• EXERCISE INSTRUCTIONS
Return all the data, word for word.

• COLLECTED DATA
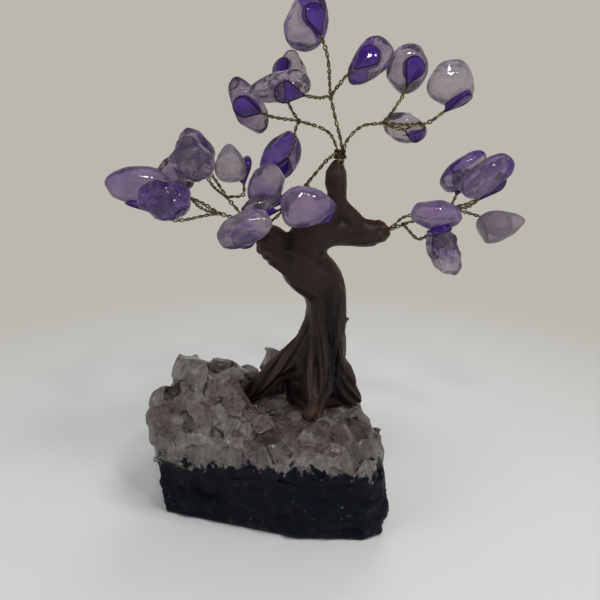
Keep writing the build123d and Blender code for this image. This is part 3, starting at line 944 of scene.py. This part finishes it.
def make_glue(branch, loops, stones, material):
    """The glue in each loop: domed outside, and spread on its stone inside."""
    verts, faces = [], []
    for loop in loops:
        tree = BVHTree.FromObject(stones[loop.name], bpy.context.evaluated_depsgraph_get())
        points, count = pad_points(loop, tree)
        faces += pad_faces(len(verts), count)
        verts += points
    mesh = bpy.data.meshes.new("glue_" + branch)
    mesh.from_pydata([tuple(v) for v in verts], [], faces)
    bm = bmesh.new()
    bm.from_mesh(mesh)
    bmesh.ops.recalc_face_normals(bm, faces=bm.faces)
    bm.to_mesh(mesh)
    bm.free()
    finish(link("glue_" + branch, mesh), material, "glue_pads_" + branch)


# Trunk

# Fuller places on the trunk: from, to, radius at each end (mm)
TRUNK_SWELLS = [
    ((18.9, 5.6, 100.0), (18.9, 5.6, 96.6), 3.1, 3.5),
    ((19.4, 5.6, 91.5), (26.5, 5.6, 83.4), 2.4, 2.6),
    ((20.6, 5.2, 45.5), (24.0, 3.6, 37.4), 2.4, 2.0),
    ((-0.5, 2.6, 79.2), (7.4, 4.6, 72.0), 2.7, 3.2),
    ((15.8, 4.4, 73.0), (16.7, 2.3, 60.5), 3.0, 3.5),
    ((14.8, 4.4, 70.0), (14.5, 2.0, 55.0), 3.0, 3.4),
    ((18.0, 6.4, 70.0), (18.8, 9.0, 55.5), 3.0, 3.5),
    ((13.8, 6.4, 70.0), (13.2, 9.0, 55.5), 3.0, 3.5),
    ((6.6, 7.0, 44.5), (4.8, 6.4, 37.6), 2.4, 1.7),
    ((12.7, -6.2, 38.0), (12.8, -7.9, 33.6), 1.6, 1.5),
]
SWELL_STEP = 0.5 * MM

# Places drawn in or out: middle, reach along each axis, and the shift (mm)
TRUNK_PUSHES = [
    ((4.9, 3.8, 81.6), (2.2, 5.0, 2.6), (0.0, 0.0, -2.8)),
    ((23.5, 5.6, 46.0), (2.6, 5.0, 4.0), (-1.5, 0.0, 0.0)),
    ((16.0, 5.6, 92.4), (1.6, 5.0, 2.2), (0.8, 0.0, 0.0)),
    ((18.0, -2.5, 50.0), (1.4, 4.5, 10.0), (0.0, 2.8, 0.0)),
    ((16.2, -8.0, 35.0), (1.8, 5.0, 5.0), (-1.8, 0.0, 0.0)),
    ((8.8, -8.0, 35.0), (1.8, 5.0, 5.0), (1.8, 0.0, 0.0)),
    ((14.8, 3.0, 76.6), (0.6, 0.9, 0.5), (1.7, 0.0, -0.2)),
    ((22.3, 5.0, 57.4), (0.6, 0.9, 0.5), (1.1, 0.0, 0.1)),
]

# Heights (mm) and a share at each: how deep the folds run, how much painted shade darkens the roots'
# feet, and where the painted shadow down the front and the tan on the front root show
FOLD_LEVELS = [34, 46, 62, 72, 84, 104], [1.0, 1.0, 0.75, 0.28, 0.16, 0.10]
FOOT_PAINTED_SHADE_LEVELS = [34, 38, 42, 58, 72], [0.26, 0.20, 0.10, 0.08, 0.0]
SEAM_PAINTED_SHADOW_LEVELS = [36, 40, 62, 72], [0.6, 1, 1, 0]
TAN_LEVELS = [33, 38, 44], [1, 1, 0]

TRUNK_VOXEL, TRUNK_ROUNDS = 0.42 * MM, 34
LIMB_STEP, LIMB_WIDTH = 1.0 * MM, 5.5 * MM
FOLD_TURN, FOLD_WAVE, FINE_FOLD_WAVE = 24 * MM, 26 * MM, 15 * MM
FOLD_DEPTH, FOLD_SWELL = 0.95 * MM, 0.25 * MM
# Where the side stubs' rough ends start, and where the top stub's tip narrows
RIGHT_END, LEFT_END, ENDS_HEIGHT, END_BLUR = 28 * MM, 3 * MM, 70 * MM, 3 * MM
TIP_X, TIP_START, TIP_LOW, TIP_HIGH = 18.9 * MM, 99 * MM, 100.2 * MM, 103.4 * MM


def bell(values, middle, width):
    """1 at the middle, falling off to each side."""
    return np.exp(-(((values - middle) / width) ** 2))


def swell_mesh(swells):
    """Rounded bars between pairs of points, each with its own radius at either end (mm)."""
    bm = bmesh.new()
    for start, end, thick, thin in swells:
        start, end = Vector(start) * MM, Vector(end) * MM
        steps = max(int((end - start).length / SWELL_STEP), 1)
        for k in range(steps + 1):
            share = k / steps
            radius = (thick + (thin - thick) * share) * MM
            place = Matrix.Translation(start.lerp(end, share))
            bmesh.ops.create_icosphere(bm, subdivisions=2, radius=radius, matrix=place)
    mesh = bpy.data.meshes.new("swells")
    bm.to_mesh(mesh)
    bm.free()
    return mesh


def wound_noise(angles, along, wave, fineness, seed):
    """Noise round and along a limb."""
    return np.array([
        noise.noise(Vector((math.cos(a) * fineness, math.sin(a) * fineness, s / wave + seed)))
        for a, s in zip(angles, along)
    ])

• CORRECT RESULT
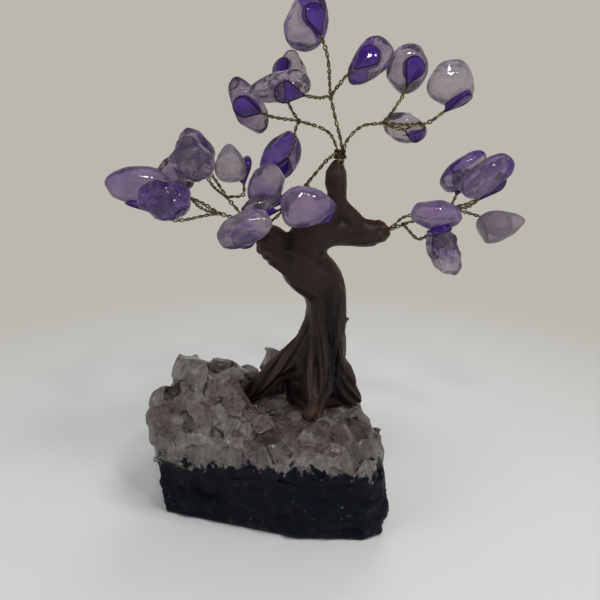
Keep writing the build123d and Blender code for this image. This is part 3, starting at line 944 of scene.py. This part finishes it.
def make_glue(branch, loops, stones, material):
    """The glue in each loop: domed outside, and spread on its stone inside."""
    verts, faces = [], []
    for loop in loops:
        tree = BVHTree.FromObject(stones[loop.name], bpy.context.evaluated_depsgraph_get())
        points, count = pad_points(loop, tree)
        faces += pad_faces(len(verts), count)
        verts += points
    mesh = bpy.data.meshes.new("glue_" + branch)
    mesh.from_pydata([tuple(v) for v in verts], [], faces)
    bm = bmesh.new()
    bm.from_mesh(mesh)
    bmesh.ops.recalc_face_normals(bm, faces=bm.faces)
    bm.to_mesh(mesh)
    bm.free()
    finish(link("glue_" + branch, mesh), material, "glue_pads_" + branch)


# Trunk

# Fuller places on the trunk: from, to, radius at each end (mm)
TRUNK_SWELLS = [
    ((18.9, 5.6, 100.0), (18.9, 5.6, 96.6), 3.1, 3.5),
    ((19.4, 5.6, 91.5), (26.5, 5.6, 83.4), 2.4, 2.6),
    ((20.6, 5.2, 45.5), (24.0, 3.6, 37.4), 2.4, 2.0),
    ((-0.5, 2.6, 79.2), (7.4, 4.6, 72.0), 2.7, 3.2),
    ((15.8, 4.4, 73.0), (16.7, 2.3, 60.5), 3.0, 3.5),
    ((14.8, 4.4, 70.0), (14.5, 2.0, 55.0), 3.0, 3.4),
    ((18.0, 6.4, 70.0), (18.8, 9.0, 55.5), 3.0, 3.5),
    ((13.8, 6.4, 70.0), (13.2, 9.0, 55.5), 3.0, 3.5),
    ((6.6, 7.0, 44.5), (4.8, 6.4, 37.6), 2.4, 1.7),
    ((12.7, -6.2, 38.0), (12.8, -7.9, 33.6), 1.6, 1.5),
]
SWELL_STEP = 0.5 * MM

# Places drawn in or out: middle, reach along each axis, and the shift (mm)
TRUNK_PUSHES = [
    ((4.9, 3.8, 81.6), (2.2, 5.0, 2.6), (0.0, 0.0, -2.8)),
    ((23.5, 5.6, 46.0), (2.6, 5.0, 4.0), (-1.5, 0.0, 0.0)),
    ((16.0, 5.6, 92.4), (1.6, 5.0, 2.2), (0.8, 0.0, 0.0)),
    ((18.0, -2.5, 50.0), (1.4, 4.5, 10.0), (0.0, 2.8, 0.0)),
    ((16.2, -8.0, 35.0), (1.8, 5.0, 5.0), (-1.8, 0.0, 0.0)),
    ((8.8, -8.0, 35.0), (1.8, 5.0, 5.0), (1.8, 0.0, 0.0)),
    ((14.8, 3.0, 76.6), (0.6, 0.9, 0.5), (1.7, 0.0, -0.2)),
    ((22.3, 5.0, 57.4), (0.6, 0.9, 0.5), (1.1, 0.0, 0.1)),
]

# Heights (mm) and a share at each: how deep the folds run, how much painted shade darkens the roots'
# feet, and where the painted shadow down the front and the tan on the front root show
FOLD_LEVELS = [34, 46, 62, 72, 84, 104], [1.0, 1.0, 0.75, 0.28, 0.16, 0.10]
FOOT_PAINTED_SHADE_LEVELS = [34, 38, 42, 58, 72], [0.26, 0.20, 0.10, 0.08, 0.0]
SEAM_PAINTED_SHADOW_LEVELS = [36, 40, 62, 72], [0.6, 1, 1, 0]
TAN_LEVELS = [33, 38, 44], [1, 1, 0]

TRUNK_VOXEL, TRUNK_ROUNDS = 0.42 * MM, 34
LIMB_STEP, LIMB_WIDTH = 1.0 * MM, 5.5 * MM
FOLD_TURN, FOLD_WAVE, FINE_FOLD_WAVE = 24 * MM, 26 * MM, 15 * MM
FOLD_DEPTH, FOLD_SWELL = 0.95 * MM, 0.25 * MM
# Where the side stubs' rough ends start, and where the top stub's tip narrows
RIGHT_END, LEFT_END, ENDS_HEIGHT, END_BLUR = 28 * MM, 3 * MM, 70 * MM, 3 * MM
TIP_X, TIP_START, TIP_LOW, TIP_HIGH = 18.9 * MM, 99 * MM, 100.2 * MM, 103.4 * MM


def bell(values, middle, width):
    """1 at the middle, falling off to each side."""
    return np.exp(-(((values - middle) / width) ** 2))


def swell_mesh(swells):
    """Rounded bars between pairs of points, each with its own radius at either end (mm)."""
    bm = bmesh.new()
    for start, end, thick, thin in swells:
        start, end = Vector(start) * MM, Vector(end) * MM
        steps = max(int((end - start).length / SWELL_STEP), 1)
        for k in range(steps + 1):
            share = k / steps
            radius = (thick + (thin - thick) * share) * MM
            place = Matrix.Translation(start.lerp(end, share))
            bmesh.ops.create_icosphere(bm, subdivisions=2, radius=radius, matrix=place)
    mesh = bpy.data.meshes.new("swells")
    bm.to_mesh(mesh)
    bm.free()
    return mesh


def wound_noise(angles, along, wave, fineness, seed):
    """Noise round and along a limb."""
    return np.array([
        noise.noise(Vector((math.cos(a) * fineness, math.sin(a) * fineness, s / wave + seed)))
        for a, s in zip(angles, along)
    ])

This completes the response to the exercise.